Was there even widespread agreement that Cuccinelli's positions on social issues lost him the race? Karl Rove said Cuccinelli's social-issue positions "weren't the problem" -- he merely had a history of expressing them a tad too forcefully, "with polarizing language and an acerbic tone that even allies found off-putting" (unlike the outgoing governor, Bob McDonnell, who was "equally conservative on social issues, but ... advocated them in a way that won respect and encouraged civil discussion"). Ben Domenech countered that Cuccinelli wasn't forceful enough on abortion during the campaign -- he "tried to tone down the things that actually worked for him in the past," something he shouldn't have done because it "cedes the conversation" on women's issues "to the media and the left." And The Weekly Standard's Francis Cannon argued that the real problem was "GOP elites," who kept saying that Cuccinelli was "too 'controversial,' 'divisive,' and “strident.'" All agree, however: Cuccinelli's actual stance on abortion and other social issues was just fine and dandy, and not a threat to Republicans nationwide.

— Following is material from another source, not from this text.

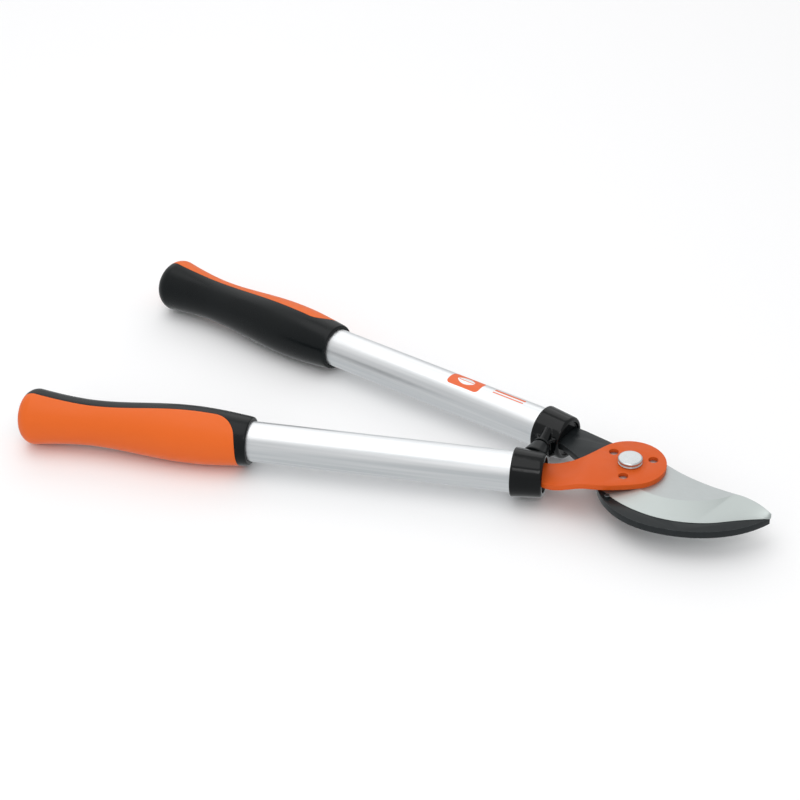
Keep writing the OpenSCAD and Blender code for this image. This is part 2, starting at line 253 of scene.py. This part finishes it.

Other observers credited Democrats' ability to turn out African-American voters, or pointed to the Democrats' superior fund-raising, in contrast to the inadequate support from the Republican establishment for Cuccinelli. Still others mentioned the scandals engulfing outgoing Republican governor Bob McDonnell, and the federal government shutdown, which took place a month before Election Day in Virginia. Oh, and some pointed out that Cuccinelli's defeat wasn't that bad because he lost by only a couple of points. Oh, and the Democrats were hurt by Obamacare!
What you didn't get on the right was a chorus of Republicans whining "OH MY GOD! OUR POSITIONS ARE REPULSIVE TO VOTERS! WE'RE DOOOOOMED!" That's what Democrats do. And maybe the self-blame, all by itself, is part of the reason Democrats can't win non-presidential elections.